• _SHORT TASK_
Copy each line in which the string "manifold" occurs.

• _DATA SUPPLIED_
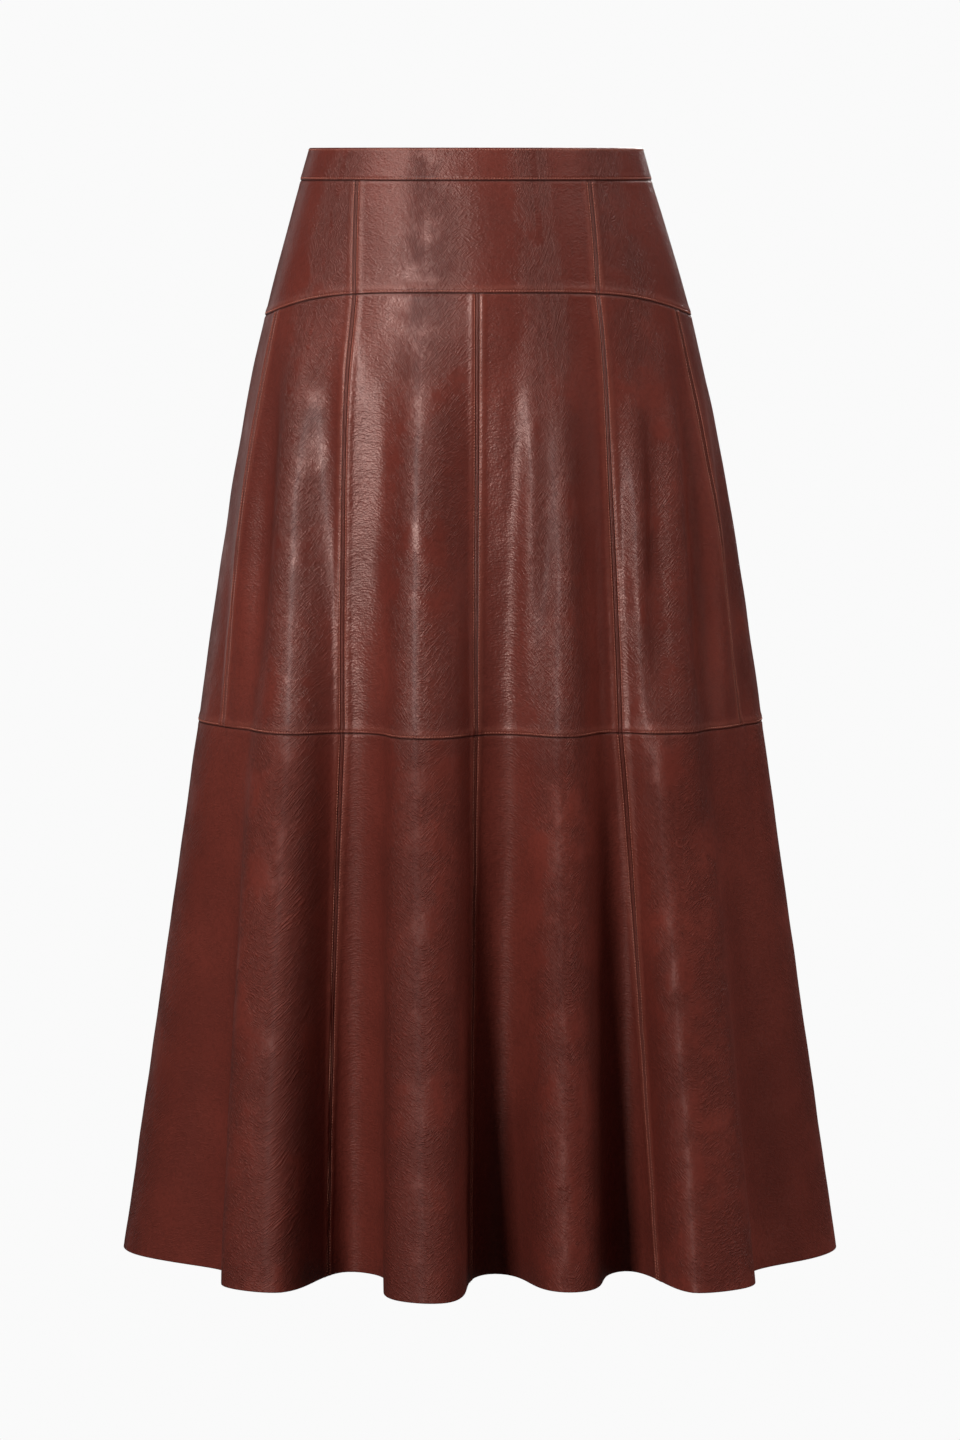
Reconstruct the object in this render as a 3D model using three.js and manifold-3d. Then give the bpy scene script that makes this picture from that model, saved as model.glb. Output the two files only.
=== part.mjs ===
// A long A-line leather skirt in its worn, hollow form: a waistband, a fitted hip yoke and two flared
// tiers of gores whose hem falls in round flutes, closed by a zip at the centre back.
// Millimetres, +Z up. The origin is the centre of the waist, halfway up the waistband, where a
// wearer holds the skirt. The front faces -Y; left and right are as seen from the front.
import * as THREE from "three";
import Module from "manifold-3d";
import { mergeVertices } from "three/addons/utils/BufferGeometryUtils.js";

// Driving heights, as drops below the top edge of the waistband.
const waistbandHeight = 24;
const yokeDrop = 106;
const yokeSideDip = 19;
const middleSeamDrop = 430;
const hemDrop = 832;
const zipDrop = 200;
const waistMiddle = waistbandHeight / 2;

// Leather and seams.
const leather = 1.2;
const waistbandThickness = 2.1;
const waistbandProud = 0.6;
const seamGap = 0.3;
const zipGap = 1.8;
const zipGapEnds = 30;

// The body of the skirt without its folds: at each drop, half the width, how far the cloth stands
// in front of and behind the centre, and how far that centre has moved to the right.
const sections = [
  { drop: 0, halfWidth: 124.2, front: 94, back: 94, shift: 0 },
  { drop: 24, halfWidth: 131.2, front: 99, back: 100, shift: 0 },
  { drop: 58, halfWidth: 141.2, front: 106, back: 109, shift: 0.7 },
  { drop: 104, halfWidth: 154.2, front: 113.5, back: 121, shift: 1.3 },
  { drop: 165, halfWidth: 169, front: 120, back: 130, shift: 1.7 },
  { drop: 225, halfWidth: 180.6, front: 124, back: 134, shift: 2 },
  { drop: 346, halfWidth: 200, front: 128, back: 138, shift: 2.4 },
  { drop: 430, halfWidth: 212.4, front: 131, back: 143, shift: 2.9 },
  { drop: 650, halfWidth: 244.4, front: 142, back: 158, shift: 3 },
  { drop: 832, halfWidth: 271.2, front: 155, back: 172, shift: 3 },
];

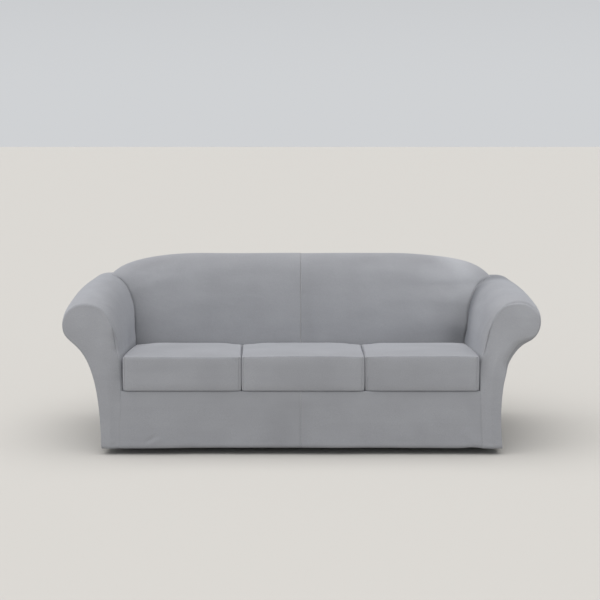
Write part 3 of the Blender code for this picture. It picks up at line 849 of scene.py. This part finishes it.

---

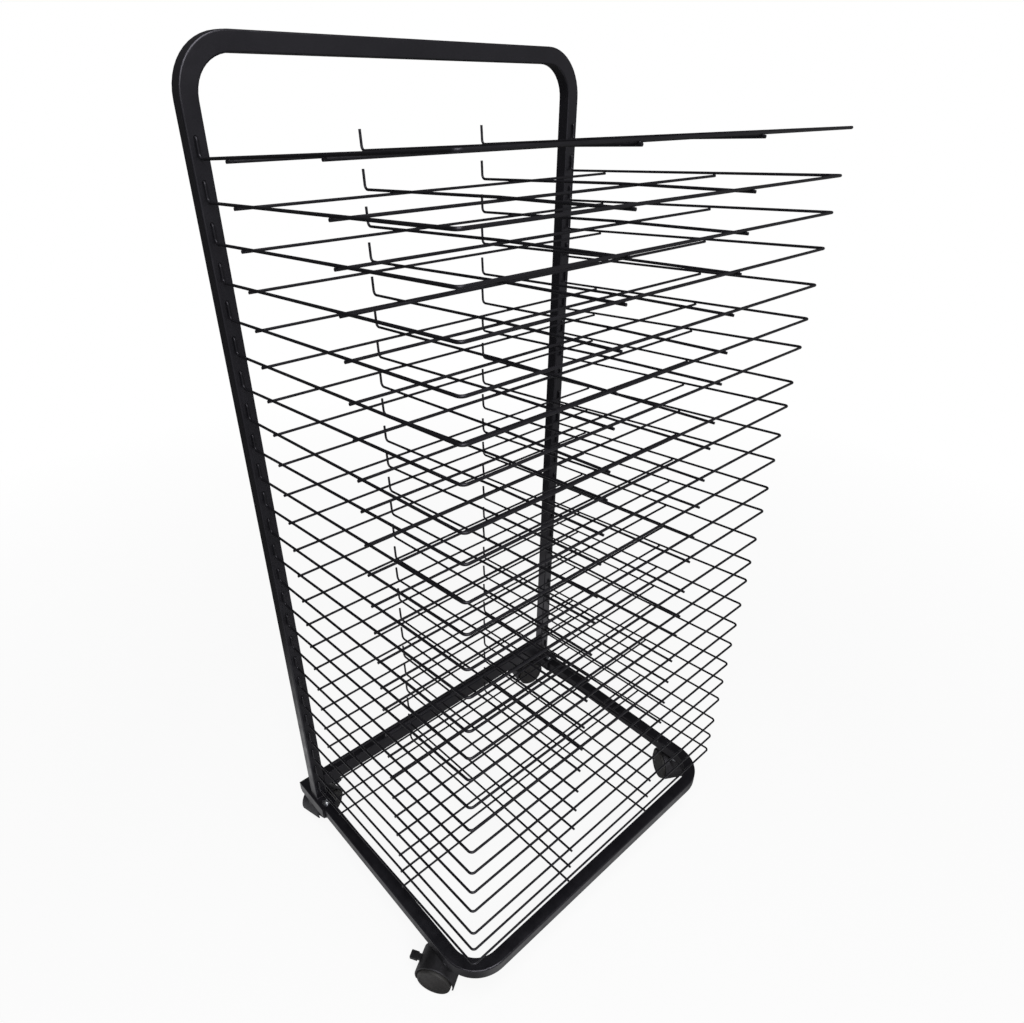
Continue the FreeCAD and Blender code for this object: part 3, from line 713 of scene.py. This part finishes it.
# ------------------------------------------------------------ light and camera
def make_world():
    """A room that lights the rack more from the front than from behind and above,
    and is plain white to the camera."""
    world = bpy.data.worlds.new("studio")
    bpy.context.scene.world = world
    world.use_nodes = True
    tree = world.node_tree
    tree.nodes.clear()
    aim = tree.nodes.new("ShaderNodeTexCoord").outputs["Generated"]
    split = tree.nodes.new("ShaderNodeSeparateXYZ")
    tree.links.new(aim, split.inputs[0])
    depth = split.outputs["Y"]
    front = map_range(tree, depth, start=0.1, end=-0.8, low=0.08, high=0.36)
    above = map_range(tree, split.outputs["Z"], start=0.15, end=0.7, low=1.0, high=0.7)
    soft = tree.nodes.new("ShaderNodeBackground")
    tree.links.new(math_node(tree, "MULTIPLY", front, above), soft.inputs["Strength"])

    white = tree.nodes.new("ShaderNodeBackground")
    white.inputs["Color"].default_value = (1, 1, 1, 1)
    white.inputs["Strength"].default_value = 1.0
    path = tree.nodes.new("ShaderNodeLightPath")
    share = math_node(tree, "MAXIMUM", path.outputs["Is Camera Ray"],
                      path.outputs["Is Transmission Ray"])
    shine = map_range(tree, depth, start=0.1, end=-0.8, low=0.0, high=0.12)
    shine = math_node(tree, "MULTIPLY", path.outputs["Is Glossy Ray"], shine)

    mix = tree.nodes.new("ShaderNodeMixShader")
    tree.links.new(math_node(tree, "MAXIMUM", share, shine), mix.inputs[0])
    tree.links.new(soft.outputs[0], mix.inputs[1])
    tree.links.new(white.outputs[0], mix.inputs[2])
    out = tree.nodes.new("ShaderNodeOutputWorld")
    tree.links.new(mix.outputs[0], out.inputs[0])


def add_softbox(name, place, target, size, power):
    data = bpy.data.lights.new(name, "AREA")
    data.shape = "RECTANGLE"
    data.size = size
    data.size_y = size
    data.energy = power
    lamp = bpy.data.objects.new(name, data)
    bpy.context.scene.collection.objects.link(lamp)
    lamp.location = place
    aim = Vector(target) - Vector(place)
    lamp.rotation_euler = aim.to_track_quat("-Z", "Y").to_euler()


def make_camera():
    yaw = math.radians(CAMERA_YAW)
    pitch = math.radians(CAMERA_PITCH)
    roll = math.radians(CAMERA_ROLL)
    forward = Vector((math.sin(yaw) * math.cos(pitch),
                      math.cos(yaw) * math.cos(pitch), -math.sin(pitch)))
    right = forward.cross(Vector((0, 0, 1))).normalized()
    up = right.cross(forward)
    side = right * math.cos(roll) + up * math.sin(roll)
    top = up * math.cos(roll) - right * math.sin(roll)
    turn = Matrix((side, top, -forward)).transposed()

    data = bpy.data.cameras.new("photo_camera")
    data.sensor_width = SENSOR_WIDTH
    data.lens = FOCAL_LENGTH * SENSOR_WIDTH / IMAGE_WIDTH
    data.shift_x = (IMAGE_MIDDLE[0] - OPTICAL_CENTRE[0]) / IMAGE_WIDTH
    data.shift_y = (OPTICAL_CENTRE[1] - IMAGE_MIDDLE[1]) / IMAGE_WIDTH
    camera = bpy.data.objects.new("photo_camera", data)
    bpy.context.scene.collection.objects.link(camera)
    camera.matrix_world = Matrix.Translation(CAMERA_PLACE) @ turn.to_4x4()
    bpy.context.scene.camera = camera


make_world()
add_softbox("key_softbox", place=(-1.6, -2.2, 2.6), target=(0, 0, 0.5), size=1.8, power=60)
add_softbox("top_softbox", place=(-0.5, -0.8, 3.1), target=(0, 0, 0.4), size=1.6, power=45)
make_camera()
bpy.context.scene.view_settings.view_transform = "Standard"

• _FULL RESPONSE_
Reconstruct the object in this render as a 3D model using three.js and manifold-3d. Then give the bpy scene script that makes this picture from that model, saved as model.glb. Output the two files only.
import Module from "manifold-3d";